Ostatnie miesiące nie były dobre dla lubelskiego lotniska. W ubiegłym roku swoją bazę operacyjną w porcie zlikwidowały linie Wizz Air, co wiązało się z zawieszeniem lotów do Liverpoolu, Doncaster Sheffield, Tel Awiwu, Sztokholmu i Kijowa. Do stolicy Ukrainy przez chwilę latały także linie Bravo Airways, ale dość szybko wycofały się z Lublina, likwidując także rejsy do Chersonia i Charkowa.
Z kolei easyJest po roku zrezygnował z wykonywania połączeń do Mediolanu. Jakby tego było mało, już w tym roku upadłość ogłosił brytyjski BMI Regional, w związku z tym w połowie lutego z rozkładów zniknęły rejsy do Monachium.
W rozpoczynającym się w ten weekend sezonie letnim zmian nie będzie aż tak wiele, ale pasażerowie mogą spodziewać się kilku nowości. Najważniejszą z informacji jest uruchomienie nowego kierunku. Od 5 kwietnia dwa razy w tygodniu (w poniedziałki i piątki) do Antwerpii będą latać linie TUIFly.
Ponadto do rozkładów po zimowej przerwie wracają oferowane przez Ryanair rejsy do Dublina, które będą wykonywane w środy i soboty. Irlandzki przewoźnik zawiesza jednak obsługiwanie drugiej ze swoich tras z lubelskiego lotniska. W najbliższą niedzielę odleci ostatni samolot do Londynu Stansted.
Nie oznacza to, że Lublin pozostanie bez lotniczego połączenia ze stolicą Wielkiej Brytanii. Na decyzję konkurencji szybko zareagował Wizz Air, który od kwietnia zwiększy częstotliwość lotów na inne z londyńskich lotnisk w Luton. Maszyny węgierskiej firmy będą kursować na tej trasie dziesięć razy w tygodniu. Więcej rejsów do Warszawy zaproponuje natomiast LOT. Od niedzieli loty będą się odbywać codziennie (obecnie pięć razy w tygodniu).
Na razie nie wiadomo, czy i dokąd z lubelskiego lotniska będzie można polecieć na urlop. – Nadal pracujemy nad kierunkami wakacyjnymi – przyznaje Piotr Jankowski, rzecznik prasowy Portu Lotniczego Lublin. W ubiegłym roku dwa razy w tygodniu do Burgas latały linie Small Planet.

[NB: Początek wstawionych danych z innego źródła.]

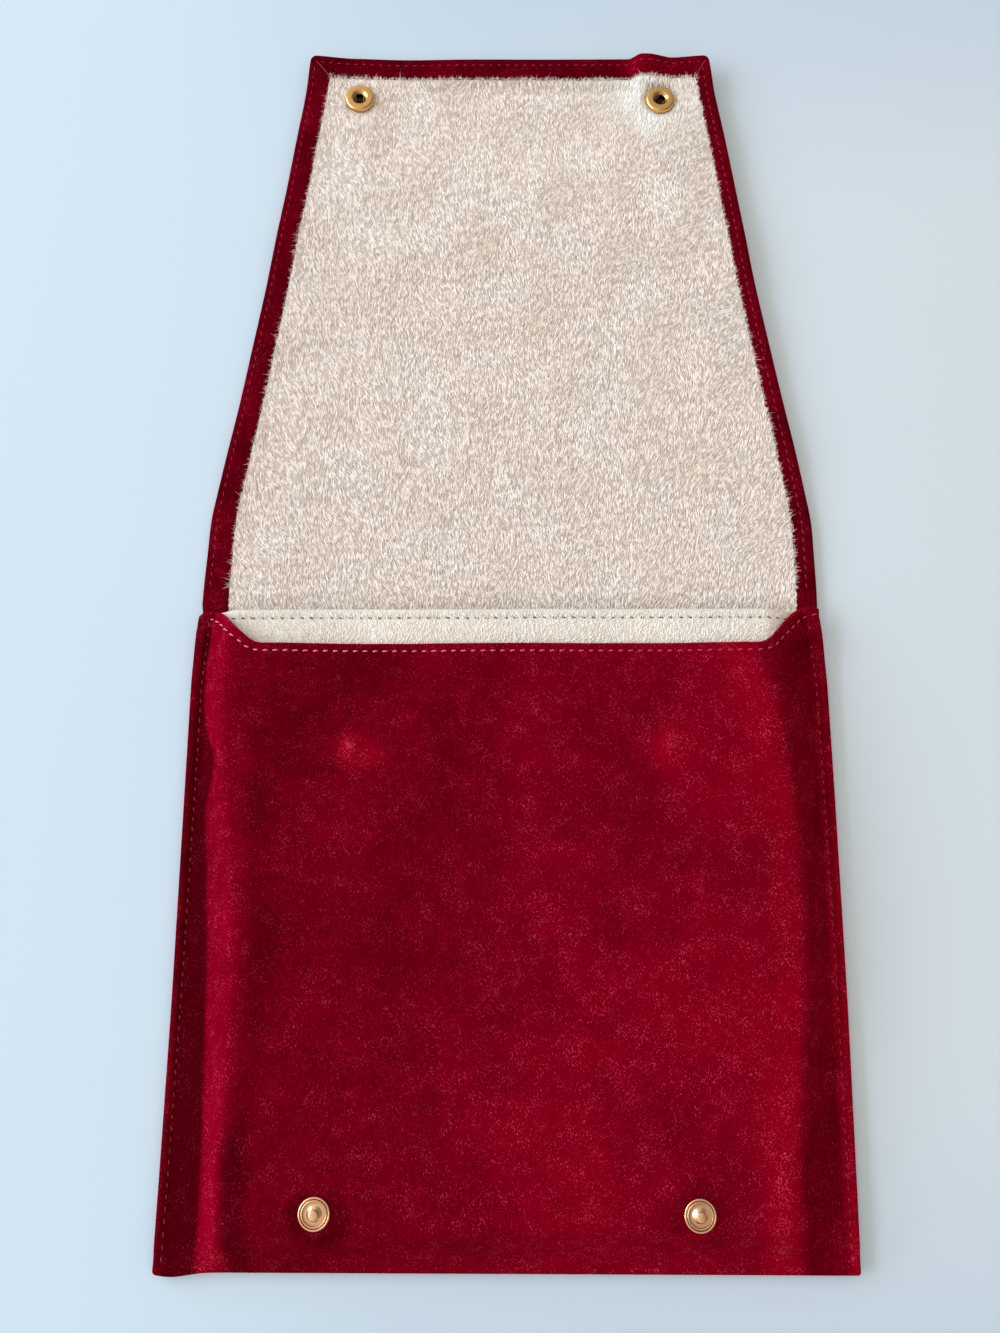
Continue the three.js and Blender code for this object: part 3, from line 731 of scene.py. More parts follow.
# The back and the flap share one hem: each row's share of its width, and how much lower it lies
HEM_SHARES = np.array([0.24, 0.3, 0.37, 0.43, 0.5, 0.58, 0.68, 0.79, 0.88, 0.95, 0.99, 1.0, 0.985])
HEM_FALLS = np.array([0, 0, 0, 0, 0, 0.02, 0.04, 0.08, 0.14, 0.26, 0.5, 0.8, 1.1])


def hem_section(radius, width):
    """The turned edge from under the flap, round and over to the hem's inner edge."""
    inset = np.concatenate([radius * (1 - np.sin(ROLL)), HEM_SHARES * width])
    puff = 0.14 * smooth((HEM_SHARES * width - 1.1) / 1.2) - HEM_FALLS
    height = np.concatenate([radius * (1 - np.cos(ROLL)), 2 * radius + puff])
    return inset, height


def flap_half(y):
    taper = np.clip((y - FLAP_BEND) / (END - FLAP_BEND), 0, 1)
    straight = lerp(body_half(np.minimum(y, MOUTH_CREASE)), FLAP_HALF, smooth((y + 9) / 5))
    soft = sum(np.clip((y + s - FLAP_BEND) / (END - FLAP_BEND), 0, 1) for s in (-4, -2, 0, 2, 4)) / 5
    blend = np.where(y > END - 10, taper, soft)
    return straight - (FLAP_HALF - FLAP_END_HALF) * blend


def near_snap(x, y, snap):
    """1 where the cloth is held flat between a snap's two halves, 0 away from them."""
    return smooth((SNAP_REACH - apart(x, y, snap)) / 2.2)


def flank_line(y):
    """Where the cloth comes up beside the right snap."""
    return 45.2 + 5.5 * smooth((183 - y) / 10) + 4 * smooth((174 - y) / 24)


def flap_shape(x, y):
    """How far the flap's cloth lies above flat: it comes up to its caps, and waves a little."""
    z = CAP_SEAT * smooth((y - RISE_START) / RISE_LENGTH)
    free = smooth((y - 14) / 40)
    z = z + free * 0.3 * (1 + waves(x, y, 85, 11) / 1.5)
    side = flap_half(y) - np.abs(x)
    z = z + free * 0.35 * smooth(1 - side / 16) * (1 + waves(x * 0, y, 46, 12) / 1.5)
    z = z + EDGE_LIFT * smooth(1 - side / 28) * bell(y, 105, 52) * (x > 0)
    # The cloth sags between its snaps, and comes up to the right one in a short steep slope
    flank = flank_line(y)
    above = smooth((x - flank) / 4.8 + 0.5)
    sag = SAG * smooth((y - SAG_START) / 40) * smooth((END - 7 - y) / 6)
    z = z - sag * (1 - above) * smooth((x + 44) / 34)
    peak = RIPPLE * smooth((y - END + 15) / 9) + 0.4 * smooth((y - 150) / 30)
    z = z + peak * above * (1 - 0.75 * smooth((x - flank - 4) / 11))
    z = z - 0.7 * smooth((y - 150) / 36) * bell(x, -38, 16)
    # The end's two corners curl up
    for sign, curl in zip((-1, 1), CORNER_CURLS):
        corner = apart(x, y, (sign * FLAP_END_HALF, END))
        z = z + curl * smooth(1 - corner / 16)
    z = lerp(z, (z + np.sqrt(z * z + 0.06)) / 2, free)
    for socket in SOCKETS:
        z = lerp(z, CAP_SEAT, near_snap(x, y, socket))
    return z


FLAP_Y = spaced((0, 14, 1.0), (14, 184, 1.3), (184, END - 4, 0.9), (END - 4, END - HEM_ROLL, 0.45))
FLAP_ROWS = FLAP_Y / FLAP_Y[-1]


def round_corner(x, y):
    """Points near the flap's end corners, moved so that the corners are round."""
    dx = np.abs(x) - (FLAP_END_HALF - CORNER_ROUND)
    dy = y - (END - CORNER_ROUND)
    inside = (dx > 0) & (dy > 0)
    share = np.where(inside, np.maximum(dx, dy) / np.maximum(np.hypot(dx, dy), 1e-9), 1)
    x = np.where(inside, np.sign(x) * (FLAP_END_HALF - CORNER_ROUND + dx * share), x)
    return x, np.where(inside, END - CORNER_ROUND + dy * share, y)


def ring(insets):
    """The flap's outline drawn in by its left, end and right insets: up, across and down again."""
    left, end, right = insets
    side_y = FLAP_ROWS * (END - end)
    left_x = left - flap_half(side_y)
    right_x = flap_half(side_y) - right
    end_x = lerp(left_x[-1], right_x[-1], (LEVEL[1:-1] + 1) / 2)
    x = np.concatenate([left_x, end_x, right_x[::-1]])
    y = np.concatenate([side_y, np.full(len(end_x), END - end), side_y[::-1]])
    return x, y


HEM_STITCH = {"left": 2.3, "end": 3.0, "right": 3.3}
SIDES = ("left", "end", "right")


def hem_dent(inset, side):
    return 0.24 * bell(inset, HEM_STITCH[side], 0.42)


def hem_groove(insets, strength):
    """The dent along the hem's stitches, and at its two mitred corners."""
    rows, columns = len(FLAP_ROWS), len(LEVEL) - 2
    dents = [-hem_dent(inset, side) for inset, side in zip(insets, SIDES)]
    dent = np.repeat(dents, (rows, columns, rows))
    if 0.4 < insets[0] < 6:
        dent[[rows - 1, rows + columns]] -= 0.32
    return dent * strength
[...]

Po ogłoszeniu przez nie upadłości do tej pory nie udało się znaleźć partnera do współpracy w tym zakresie. Według naszych nieoficjalnych informacji, w grę wchodzi za to m.in. kierunek grecki.
W trakcie sezonu letniego na lotnisku zostanie oddana do użytku nowa hala odlotów. Prace przy rozbudowie terminala zakończyły się pod koniec ubiegłego roku.
– Pozostały ostatnie poprawki, trwa aranżowanie przestrzeni handlowych przez najemców. Oficjalne otwarcie planujemy na początek maja – zapowiada Piotr Jankowski.